Maske: Es gab keinen Kofferraum voller Geld, wenn Sie das meinen. Ich werde keine Summe nennen, aber glauben Sie mir, das hielt sich alles im Rahmen. Damit hatten wir aber auch kein Problem. Ich war überzeugt: Wenn ich meine Leistung bringe, kommt alles andere von alleine. Viel interessanter war, dass sich Sauerland eigentlich schon aus dem Boxsport verabschieden wollte. Bis seine damalige Lebensgefährtin mich irgendwo gesehen hat und in mir offenbar etwas gesehen hat. Der Rest ist Geschichte.

Im Mai 1990 feierten Sie Ihr Profi-Debüt gegen Antonio Arvizu.

Maske: Genau, der Mann in Turnschuhen.

Wie bitte?

Maske: Das muss ich erklären. Ich war vor dem Kampf natürlich nervös, erster Profi-Kampf, dann auch noch in London. Als ich dann aber Arvizu gesehen habe, war ich eher geschockt. Er stieg mit normalen Turnschuhen in den Ring. Ich dachte mir: Ich bin Olympiasieger, Amateur-Weltmeister, habe meine Klasse also schon bewiesen, und dann schicken mir sie einen armen Typen, der nicht mal Geld für richtige Boxstiefel hat? Ich war stinksauer nach dem Kampf und hatte den Eindruck, dass Sauerland mir gar nichts zutraut. Erst danach habe ich verstanden, dass das gang und gäbe ist und ich mir mein Brot hart verdienen muss.

Genau das taten Sie in den folgenden Jahren. Sie feierten Siege am Fließband und wurden zu einem der populärsten Sportler in Deutschland - zumindest in den alten Bundesländern. In der ehemaligen DDR galten Sie dagegen als Sündenbock und wurden als Wendehals beschimpft. Wie haben Sie die Anfeindungen erlebt?

Maske: Bei mir persönlich ging es, weil ich viel unterwegs war. Im Gegensatz zu meiner Frau. Sie erlebte das am eigenen Leib, im Supermarkt, im Kindergarten.
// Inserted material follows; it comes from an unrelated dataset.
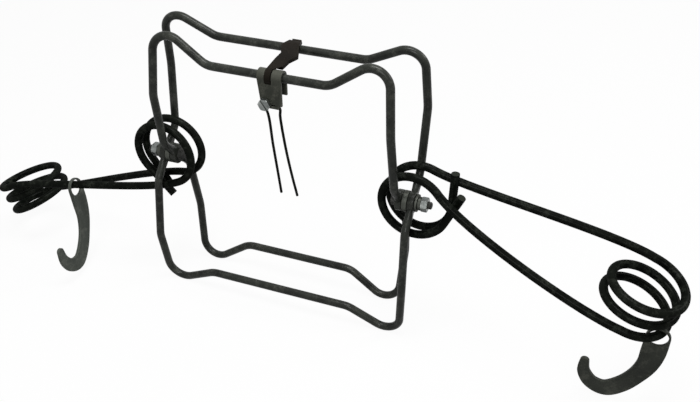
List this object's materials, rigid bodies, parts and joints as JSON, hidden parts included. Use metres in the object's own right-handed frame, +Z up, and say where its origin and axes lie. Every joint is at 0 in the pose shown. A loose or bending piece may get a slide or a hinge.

Immer wenn sie rausging, wurde sie mit der Boshaftigkeit der Menschen konfrontiert. Wobei das eher ein Ausdruck der allgemeinen Unzufriedenheit war, und meine Familie und ich waren nun mal eine passende Zielscheibe.
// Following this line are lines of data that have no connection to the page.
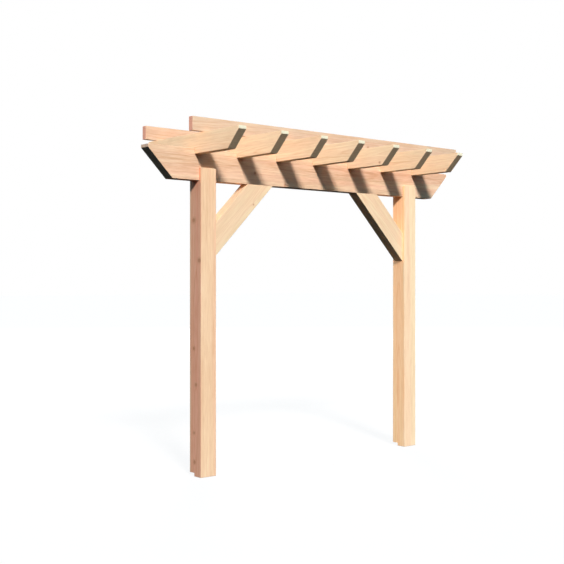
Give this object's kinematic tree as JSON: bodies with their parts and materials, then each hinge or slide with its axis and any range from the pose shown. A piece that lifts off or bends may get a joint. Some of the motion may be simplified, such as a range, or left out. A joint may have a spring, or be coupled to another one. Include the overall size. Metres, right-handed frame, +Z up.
{
  "type": "wooden pergola arch",
  "caption": "Two-post timber pergola arch: long shaped beam on housed posts, notched rafters with sloped noses, battens on top and corner braces.",
  "frame": {"origin": "on the left post's axis at the flat sole of its foot", "axes": "+X along the beam from the left post to the right post, +Y from front to back along the rafters, +Z up"},
  "size_m": [2.76, 0.98, 2.263],
  "materials": {
    "left_post_timber": "sawn softwood, straight grain",
    "right_post_timber": "sawn softwood, straight grain",
    "beam_timber": "sawn softwood, fine lengthwise grain",
    "rafter_timber": "sawn softwood, fine lengthwise grain",
    "batten_timber": "sawn softwood, fine lengthwise grain",
    "brace_timber": "sawn softwood, straight grain"
  },
  "bodies": {
    "root": {"left_post": "left_post_timber", "right_post": "right_post_timber", "main_beam": "beam_timber", "rafter_1": "rafter_timber", "rafter_2": "rafter_timber", "rafter_3": "rafter_timber", "rafter_4": "rafter_timber", "rafter_5": "rafter_timber", "rafter_6": "rafter_timber", "rafter_7": "rafter_timber", "front_batten": "batten_timber", "back_batten": "batten_timber", "left_brace": "brace_timber", "right_brace": "brace_timber"}
  },
  "joints": []
}
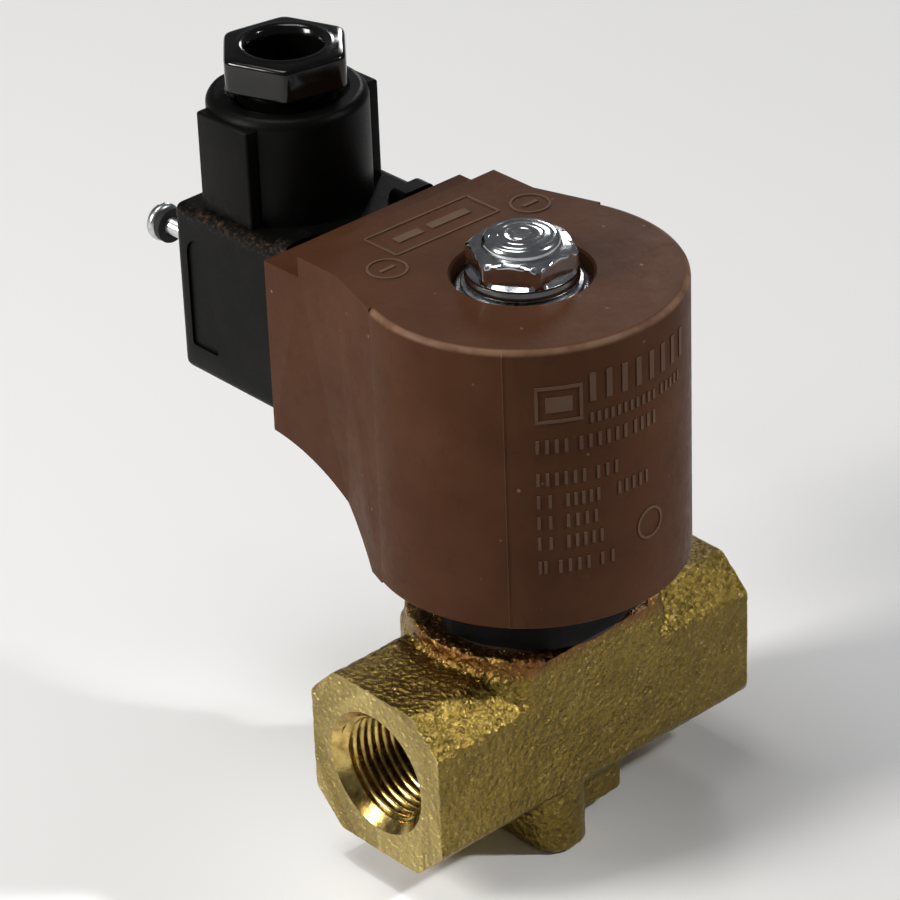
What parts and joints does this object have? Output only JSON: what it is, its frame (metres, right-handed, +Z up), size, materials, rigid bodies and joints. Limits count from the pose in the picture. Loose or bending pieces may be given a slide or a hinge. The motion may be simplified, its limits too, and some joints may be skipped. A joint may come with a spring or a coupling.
{
  "type": "solenoid valve",
  "caption": "Two-way piston solenoid valve: octagonal brass body with threaded ports, brown moulded coil on an armature tube, and a black cable plug with a gland.",
  "frame": {"origin": "centre of the inlet port's face, on the bore's axis", "axes": "+X along the flow from inlet to outlet, +Y from the coil towards its plug, +Z up along the coil and armature tube"},
  "size_m": [0.06, 0.1018, 0.1041],
  "materials": {
    "brass": "rough forged brass with machined port faces",
    "ptfe": "white sealing plastic",
    "dark_steel": "blackened steel",
    "stainless": "drawn stainless steel",
    "ferritic_steel": "turned magnetic steel",
    "copper": "bare copper",
    "zinc_steel": "zinc plated steel",
    "nickel_nut": "bright nickel plate",
    "black_rubber": "dull black rubber",
    "coil_resin": "brown moulded resin, low sheen",
    "natural_nylon": "natural moulded plastic",
    "tinned_brass": "tinned brass",
    "plug_nylon": "black moulded nylon, fine texture",
    "grey_nylon": "dark grey moulded nylon",
    "gland_nylon": "glossy black moulded nylon"
  },
  "bodies": {
    "valve": {"valve_body": "brass", "tube_gasket": "ptfe", "tube_nut": "dark_steel", "armature_tube": "stainless", "fixed_core": "ferritic_steel", "shading_ring": "copper", "plain_washer": "zinc_steel", "spring_washer": "zinc_steel", "cap_nut": "nickel_nut", "piston_spring": "stainless", "plunger_spring": "stainless"},
    "piston": {"piston": "ferritic_steel", "piston_seal": "ptfe", "piston_ring": "ptfe"},
    "plunger": {"plunger": "ferritic_steel", "plunger_seal": "black_rubber"},
    "coil": {"coil_shell": "coil_resin", "bobbin": "natural_nylon", "winding": "copper", "yoke": "zinc_steel", "coil_terminals": "tinned_brass", "screw_insert": "tinned_brass"},
    "plug": {"plug_housing": "plug_nylon", "plug_gasket": "black_rubber", "terminal_block": "grey_nylon", "contacts": "tinned_brass", "terminal_screws": "zinc_steel", "gland_seal": "black_rubber", "gland_washer": "zinc_steel"},
    "gland": {"gland_nut": "gland_nylon"},
    "screw": {"retaining_screw": "nickel_nut", "screw_ring": "black_rubber"}
  },
  "joints": [
    {"name": "plunger_lift", "type": "slide", "parent": "valve", "child": "plunger", "axis": [0, 0, 1], "range_m": [0, 0.0025], "stiffness_N_per_m": 250, "springref_m": -0.006, "deforming": ["plunger_spring"]},
    {"name": "piston_lift", "type": "slide", "parent": "valve", "child": "piston", "axis": [0, 0, 1], "range_m": [0, 0.002], "deforming": ["piston_spring"]},
    {"name": "coil_swivel", "type": "hinge", "parent": "valve", "child": "coil", "pos_m": [0.03, 0, 0.045], "axis": [0, 0, 1], "continuous": true},
    {"name": "plug_pull", "type": "slide", "parent": "coil", "child": "plug", "axis": [0, 1, 0], "range_m": [0, 0.012]},
    {"name": "gland_turn", "type": "hinge", "parent": "plug", "child": "gland", "pos_m": [0.03, 0.0473, 0.08], "axis": [0, 0, 1], "continuous": true},
    {"name": "screw_slide", "type": "slide", "parent": "plug", "child": "screw", "axis": [0, 1, 0], "range_m": [-0.0185, 0]}
  ],
  "couplings": [
    {"joint": "piston_lift", "follows": "plunger_lift", "ratio": 0.8}
  ]
}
Auch die Medien nahmen kein Blatt vor den Mund. Ein Redakteur einer Regionalzeitung in der DDR schrieb: "Wenn Maske bei den Eskimos boxen würde, wäre es ihm auch scheißegal, Hauptsache er würde Geld verdienen". Fühlten Sie sich missverstanden?

Maske: Viele Journalisten aus der DDR dachten nach der Wende, sie können sich alles erlauben und hätten jedes Recht der Welt. Dieser Freiraum tat ihnen nicht gut, eine Gürtellinie kannten sie nicht mehr. Egal, wie tief sie sinken mussten, Hauptsache es war unterhaltsam und lenkte von den alltäglichen Problemen ab.

Der Vorwurf, Sie hätten sich verkauft, blieb einige Jahre an ihnen haften. Haben Sie sich persönlich als Ware gefühlt?

Maske: Ja, aber jeder Mensch verkauft sich irgendwie und irgendwann als Ware. Das war nach der Wende genauso wie vor der Wende. Der einzige Unterschied: Nach dem Mauerfall war ich noch mehr auf die Resonanz angewiesen, die ich vom Publikum bekam. Als Profi-Sportler lebst du nun mal auch davon. Glücklicherweise stach ich allein durch meine Art heraus. Viele Boxer der alten Generation hauten Sätze wie "Ich geh da rein und hau meinem Gegner auf die Schnauze" raus. Aber so wollte ich mich nicht geben. Boxen hat so viel mehr Facetten zu bieten. Deswegen habe ich versucht, das Boxen auf meine Art wieder populärer zu machen.

Wie haben Sie das geschafft?

Maske: Ich habe den Menschen in den Vordergrund gestellt. Ich wollte, dass auch Leute, die nichts mit Boxen am Hut hatten, vestanden, dass Boxer mehr als zwei Sätze geradeaus sagen können. Das war aber gerade in der Anfangszeit auch für mich alles andere als einfach. Ein Beispiel: Ich wurde von Dieter Thomas Heck gefragt, ob ich bei seiner Rateshow "Die Pyramide" mitmachen wolle. Aber stellen Sie sich vor, ich würde mich im TV blamieren. Dann heißt es danach: Schau an, der dumme Boxer wieder! Irgendwann habe ich doch zugesagt. Ich habe zwar alle drei Raterunden verloren, aber bin glücklicherweise in kein Fettnäpfchen getreten (lacht).